Maximizing the potential for green stormwater infrastructure to save energy and provide clean water for people and the fish they eat ($3,511,885 over five years)
Stormwater is runoff after a rain event and is particularly problematic because chemicals from the atmosphere, soil, roofs, fences, roadways, driveways, and parking lots are transported to surface and marine waters. The pollutants contained in stormwater have been found to be toxic to a range of aquatic organisms including salmon. Exposure to stormwater from urban roadways can kill adult Coho salmon in as little as two and a half hours and juvenile Chinook salmon may harbor up to 81 pharmaceuticals and personal care products in their tissues. WSU is uniquely positioned to be a global leader in “green” solutions for stormwater management and curb this enormous threat to the health of our waterways and the food sources that live in them. Over the next five years the WSU Stormwater team will generate basic and applied knowledge about stormwater including contaminant movement through microbial communities, public policy and behavioral economics, and geographic information sciences. This information will be used to implement new practices and provide the foundation for policies that will transform the current state of stormwater management and highlight WSU as a leader in the generation of novel solutions for minimizing the impact of human behavior on finite natural resources.
The initiative will be led by CAHNRS in collaboration with the College of Arts and Sciences and the Voiland College of Engineering and Architecture. It will address the Sustainable Resources Grand Challenge to supply food, energy and water for future generations.
Community Health Analytics Initiative ($4,990,790 over five years)

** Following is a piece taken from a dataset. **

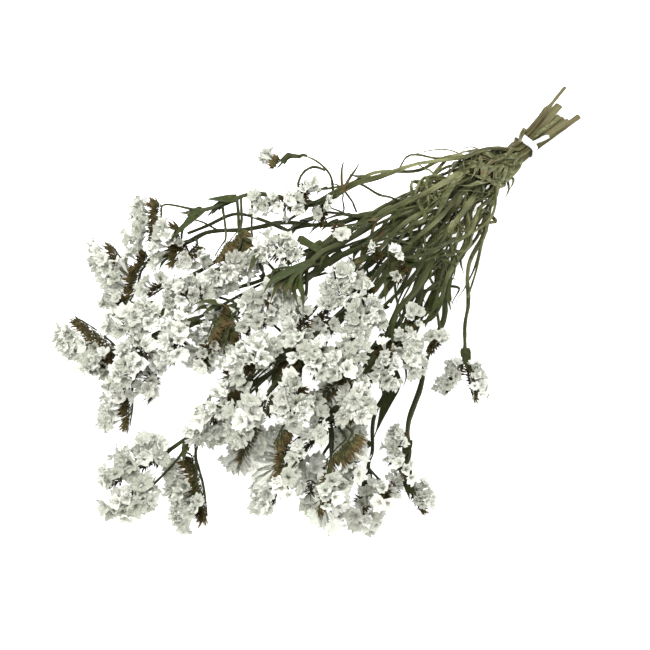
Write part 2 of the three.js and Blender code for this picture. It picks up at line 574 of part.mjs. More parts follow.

As a collaborative project among colleges of Engineering and Architecture, Medicine, Veterinary Medicine, and Arts and Sciences, the Community Health Analytics Initiative (CHAI) addresses a capacity gap at WSU—i.e., health analytics. CHAI is a strategic project in a state that is dominated by the computing and information technology industry and that is known for its medical science in Seattle and Spokane and its veterinary medicine in Pullman. In an era of data-driven economy and society, the major goal of CHAI is to establish leadership in computational- and analytics-based healthcare and medical sciences at WSU. CHAI will also establish a new interdisciplinary PhD program in Health Analytics to be offered through the collaborating colleges.
CHAI research brings together domain-experts—health science researchers who generate or collect data—with computer scientists and statisticians to collaborate in analyzing and understanding the data, forming optimal design studies, visualizing and modeling the data, performing optimized computations on data, and in general advancing the state-of-the-art in community health informatics/analytics. As the type of life-saving research that CHAI researchers will engage in, we plan to address the problem of Social Determinants of Antimicrobial Resistance in rural settings such as eastern Washington.
The Voiland College of Engineering and Architecture and the School of Electrical Engineering and Computer Science will lead the initiative in partnership with the College of Veterinary Medicine and the Elson S. Floyd College of Medicine.